This story is not something you would expect to hear happened in the 1890s. Today maybe, but not 130 years ago.
But that's because Carl Størmer (1872-1957) wasn't your normal guy. Far from it, in fact. Carl enjoyed a hobby that was very, very unusual at the time. He walked around Oslo, Norway in the 1890s with his spy camera and secretly took everyday pictures of people. The subjects in Størmer's pictures appear in their natural state. It extremely differs from the grave and strict posing trends that dominated in photography during those years.
Carl got his C.P. Stirn Concealed Vest Spy Camera in 1893 when he was studying mathematics at the Royal Frederick University (now, University of Oslo). "It was a round flat canister hidden under the vest with the lens sticking out through a buttonhole," he told St.
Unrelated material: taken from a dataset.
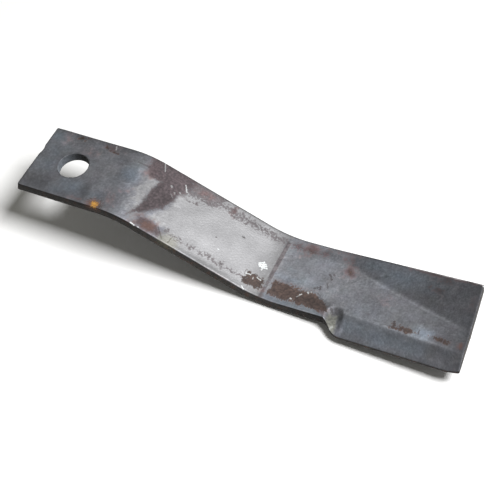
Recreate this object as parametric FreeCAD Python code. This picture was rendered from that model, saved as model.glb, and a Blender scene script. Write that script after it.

Hallvard Journal in 1942. "Under my clothes I had a string down through a hole in my trouser pocket, and when I pulled the string the camera took a photo."
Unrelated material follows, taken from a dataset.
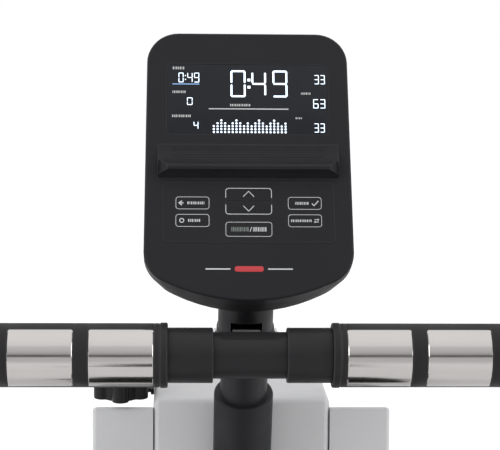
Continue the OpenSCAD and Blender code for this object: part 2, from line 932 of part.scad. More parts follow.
// Two wheels and the sleeve between them, on one axle
module roller_pair(y) {
    z = rail_z + rail_h / 2 + roller_big_r + 0.2;
    difference() {
        union() {
            x_cyl(-27, -9, y, z, roller_big_r);
            x_cyl(9, 27, y, z, roller_big_r);
            x_cyl(-10, 10, y, z, 8);
        }
        x_cyl(-50, 50, y, z, 5 + fit);
    }
}

module front_rollers() {
    color([0.85, 0.85, 0.83]) roller_pair(seat_y + axle_span);
}

module rear_rollers() {
    color([0.85, 0.85, 0.83]) roller_pair(seat_y - axle_span);
}

module seat_base() {
    z = rail_z + rail_h / 2 + 42;
    color([0.1, 0.1, 0.1]) translate([0, seat_y, z]) linear_extrude(height = 10)
        round_rect(-120, -95, 120, 95, 25);
}

module seat_pad() {
    z = rail_z + rail_h / 2 + 52;
    hw = seat_w / 2;
    hd = seat_d / 2;
    color([0.1, 0.1, 0.11]) translate([0, seat_y, z]) hull() {
        linear_extrude(height = 4) round_rect(-hw + 10, -hd + 10, hw - 10, hd - 10, 50, $fn = 32);
        translate([0, 0, 14]) linear_extrude(height = 26)
            round_rect(-hw, -hd, hw, hd, 60, $fn = 32);
        translate([0, 0, 44]) linear_extrude(height = 6)
            round_rect(-hw + 14, -hd + 14, hw - 14, hd - 14, 50, $fn = 32);
    }
}

// ---------- footrests ----------

module footrest_axle() {
    color([0.6, 0.6, 0.62]) {
        x_cyl(-172, 172, axle_y, axle_z, axle_r);
        x_cyl(-176, -172, axle_y, axle_z, 12);
        x_cyl(172, 176, axle_y, axle_z, 12);
    }
}

// The footplate's own frame: x across, y from heel to toe, z out of the foot's face
module at_footplate() {
    translate([0, axle_y, axle_z]) rotate([plate_lean, 0, 0])
        translate([0, 0, plate_off]) children();
}

// Footplate on the +X side
module footplate() {
    difference() {
        union() {
            at_footplate() translate([foot_x, -120, 0]) linear_extrude(height = 12)
                round_rect(0, 0, foot_w, 290, 30);
            // heel stop
            at_footplate() translate([foot_x + 12, -120, 10]) cube([foot_w - 24, 10, 38]);
            // lugs on the axle
            for (x = [foot_x + 14, foot_x + 84])
                axle_lug(x, 12);
        }
        x_cyl(0, 250, axle_y, axle_z, axle_r + fit);
        // windows that the foot strap passes through
        for (x = [foot_x + 5, foot_x + foot_w - 11])
            at_footplate() translate([x, 42, -5]) cube([6, 50, 30]);
    }
}

// A lug from the axle up to the footplate, w wide
module axle_lug(x, w) {
    x_cyl(x, x + w, axle_y, axle_z, 15);
    at_footplate() translate([x, -10, 10 - plate_off]) cube([w, 20, plate_off - 6]);
}

module left_footplate() {
    color([0.13, 0.13, 0.14]) mirror([1, 0, 0]) footplate();
}

module right_footplate() {
    color([0.13, 0.13, 0.14]) footplate();
}

// Strap over the foot: an arch of webbing between the footplate's windows
module foot_strap() {
    at_footplate() translate([foot_x + foot_w / 2, 90, 12]) rotate([90, 0, 0])
        linear_extrude(height = 46) polygon(concat(
            [[-50, -20]], arc([0, 22], 50, 180, 0, 16), [[50, -20]],
            [[47, -20]], arc([0, 22], 47, 0, 180, 16), [[-47, -20]]
        ));
}

module left_foot_strap() {
    color([0.08, 0.08, 0.08]) mirror([1, 0, 0]) foot_strap();
}

module right_foot_strap() {
    color([0.08, 0.08, 0.08]) foot_strap();
}

// ---------- transport wheels ----------

module transport_wheel(side) {
    x0 = side > 0 ? 136 : -165;
    difference() {
        x_cyl(x0, x0 + 29, caster[0], caster[1], caster_r);
        x_cyl(-200, 200, caster[0], caster[1], 5 + fit);
    }
}

module left_wheel() {
    color([0.1, 0.1, 0.1]) transport_wheel(-1);
}

module right_wheel() {
    color([0.1, 0.1, 0.1]) transport_wheel(1);
}

main_frame();
front_stabilizer();
frame_feet();
mast_tube();
mast_boot();
neck_sleeve();
handle_cradle();
center_shroud();
left_shroud();
right_shroud();
console_front();
console_back();
console_lens();
lcd_module();
console_board();
membrane_panel();
fasteners();
drive_shaft();
drive_belt();
servo_motor();
hinge_pin();
footrest_axle();
knob_bracket();
power_inlet();
guide_roller();
strap_spool();
drive_pulley();
flywheel();
flywheel_shaft();
brake_arm();
brake_magnets();
key_recovery();
key_reset();
key_up();
key_down();
key_start_stop();
key_enter();
key_display();
handle_tube();
handle_hub();
handle_sleeves();
handle_grips();
contact_plates();
pull_strap();
seat_pad();
seat_base();
seat_carriage();
front_rollers();
rear_rollers();
rail_beam();
rear_leg();
rear_feet();
rail_bumpers();
left_footplate();
right_footplate();
left_foot_strap();
right_foot_strap();
left_wheel();
right_wheel();
side_knob();
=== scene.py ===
"""Looks of the rowing machine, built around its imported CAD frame.

Metres, +Z up, the user sits at -Y. Shapes are described in millimetres and scaled by MM.
"""

import json
from math import copysign, cos, exp, pi, radians, sin, sqrt, tan

import bmesh
import bpy
from mathutils import Matrix, Vector
from mathutils.bvhtree import BVHTree


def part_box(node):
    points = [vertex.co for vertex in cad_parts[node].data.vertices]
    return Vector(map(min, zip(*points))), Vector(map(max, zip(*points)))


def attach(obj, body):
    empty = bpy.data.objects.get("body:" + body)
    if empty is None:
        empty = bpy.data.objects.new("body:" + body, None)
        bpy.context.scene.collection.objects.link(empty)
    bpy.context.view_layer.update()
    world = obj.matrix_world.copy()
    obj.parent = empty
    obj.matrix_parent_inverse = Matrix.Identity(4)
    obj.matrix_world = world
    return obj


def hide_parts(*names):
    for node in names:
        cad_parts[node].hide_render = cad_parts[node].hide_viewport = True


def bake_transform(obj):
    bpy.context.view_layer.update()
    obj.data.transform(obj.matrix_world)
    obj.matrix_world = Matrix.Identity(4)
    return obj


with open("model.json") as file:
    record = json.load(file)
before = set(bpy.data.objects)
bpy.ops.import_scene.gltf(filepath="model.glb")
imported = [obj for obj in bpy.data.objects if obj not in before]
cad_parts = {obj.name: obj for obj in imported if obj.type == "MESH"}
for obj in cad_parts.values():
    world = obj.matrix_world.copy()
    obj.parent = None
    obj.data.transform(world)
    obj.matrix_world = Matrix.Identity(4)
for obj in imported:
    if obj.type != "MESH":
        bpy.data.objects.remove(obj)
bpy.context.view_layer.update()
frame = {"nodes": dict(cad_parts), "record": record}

MM = 0.001
NODES = frame["nodes"]
BODY_OF = {n: body for body, nodes in frame["record"]["behaviour"]["bodies"].items() for n in nodes}
SLOT_OF = {part["node"]: part["material_slot"] for part in frame["record"]["subparts"]}


# ---------- places, from the frame ----------

def box_mm(node):
    """Lowest and highest corner of a CAD node, in millimetres."""
    low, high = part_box(node)
    return low / MM, high / MM


def side_plane(side, x, y=0, z=0):
    """Frame on a side face: X runs along the machine from y, Y up from z, Z out of the face."""
    return Matrix(((0, 0, side, side * x), (1, 0, 0, y), (0, 1, 0, z), (0, 0, 0, 1)))


Z_TO_X = Matrix.Rotation(pi / 2, 4, "Y")
UP = Vector((0, 0, 1))


def moved(*by):
    return Matrix.Translation(by)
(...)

Norway's first paparazzi usually photographed people at the exact time they were greeting him on the street. "I strolled down Carl Johan, found me a victim, greeted, got a gentle smile and pulled. Six images at a time and then I went home to switch [the] plate." In total, Størmer took a total of about 500 secret images.
His candid photos aside, Størmer was also fascinated with science. He was a mathematician and physicist, known both for his work in number theory and studying the Northern Lights (Aurora Borealis).